Monday it was chocolate soufflés. The kids went to bed an hour later than usual, happily putting off bedtime awaiting the arrival of the soufflés.
Tuesday was a divine chocolate lava cake that was done only 30 minutes past bedtime. It was worth the lateness.
Wednesday was a well-intentioned but ultimately ill-fated chocolate macaron venture. The kids were in bed by 7, but the macarons were not finished until much later. The meringue was not fluffy enough, the ganache too thick, and most tragically, the cookie sheets were lined with wax paper instead of parchment paper, which caused the cookies to adhere to the lining as if they’d been super glued on. We spent a good twenty minutes scraping them off the lining with knives, then our fingers, then (in my case) my teeth. The result was carnage, and five salvaged macarons. They were large, awkward and disheveled. But they tasted pretty good.
Tonight I made my case that Roo ought to take a break from baking, but he persisted, offended that I suggest giving up. He had made a plan, and he would follow through. So on to the chocolate tart.

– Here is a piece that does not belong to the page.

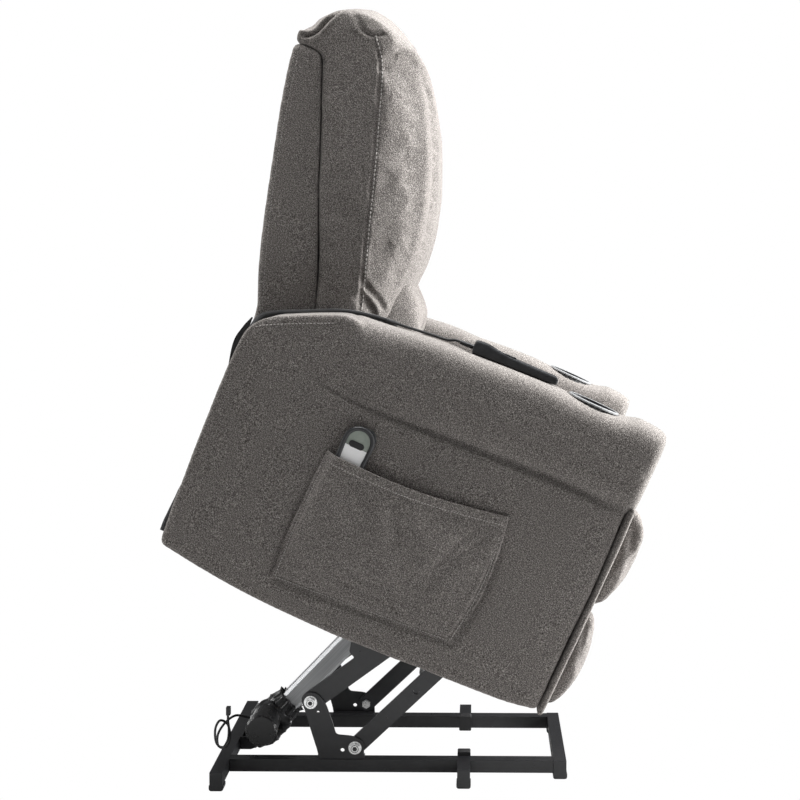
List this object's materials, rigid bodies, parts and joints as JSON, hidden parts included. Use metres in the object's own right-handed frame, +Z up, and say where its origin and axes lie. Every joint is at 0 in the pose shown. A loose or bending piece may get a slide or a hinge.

The chocolate tart is delicious evidence of what I love about Roo. He makes up his mind to do something and then he makes it happen. So it has been in our life together. For some reason he made up his mind to love me, and he has made it happen. And I have been so happy because of it. Our years together have been exciting, interesting, surprising, and full of delicious nights of chocolate desserts.
It is 11 pm and he’s just about to pull it out of the oven. Nope, needs more time. He’s researching his recipe for tomorrow in the meantime. And watching the Great British Bake Off.